Because I was born in post-feminist America,* I was never taught that girls were not allowed to have any careers other than the below:
Teacher
Nurse
Stewardess
Secretary
Housewife
Ha, I’m just kidding. Housewife isn’t a career. It’s work, but a career is something you get after mortgaging your entire adulthood for a degree and then spending about 15 years kissing someone else’s ass for the privilege of getting paid to be sexually harassed by a manager with a coke problem. It’s not what happens when you keep small children from murdering your furniture and become a master of couponing.
But anyway. I never grew up thinking that I had no other options, and plenty of people told me that if I worked hard and believed in myself, I could be anything I wanted. They didn’t tell me that I’d need parents who were willing to subsidize a portion of my college education, of course, which is probably why I now describe my job as “uh…office stuff?”
What’s interesting to me is that even though nobody told me or any of the girls my age that we were limited to the above jobs, most of the women I know work as teachers, nurses, secretaries, or housewives (no stewardesses, though, because this is now a job for gay men).

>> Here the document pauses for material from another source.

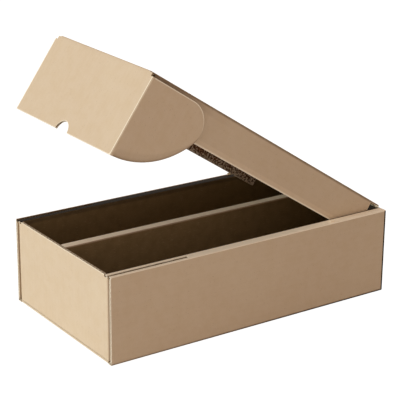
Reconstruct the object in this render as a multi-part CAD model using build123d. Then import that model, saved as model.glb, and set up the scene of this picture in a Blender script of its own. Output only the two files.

Which is fine. I’m not married so I can’t be a housewife and I would actually enjoy administratively assisting the shit out of someone’s office, and as for the other two positions, while I have never had a desire to wipe people’s asses or educate the smart-mouthed youth of America, I feel that they are both noble careers and anyone who does them is probably better than me in a lot of ways.
My mom tells me that when I was about four, she asked me what I wanted to be when I grew up. I replied, “Well, I can’t sing and I can’t dance, so I guess I have to be a doctor.”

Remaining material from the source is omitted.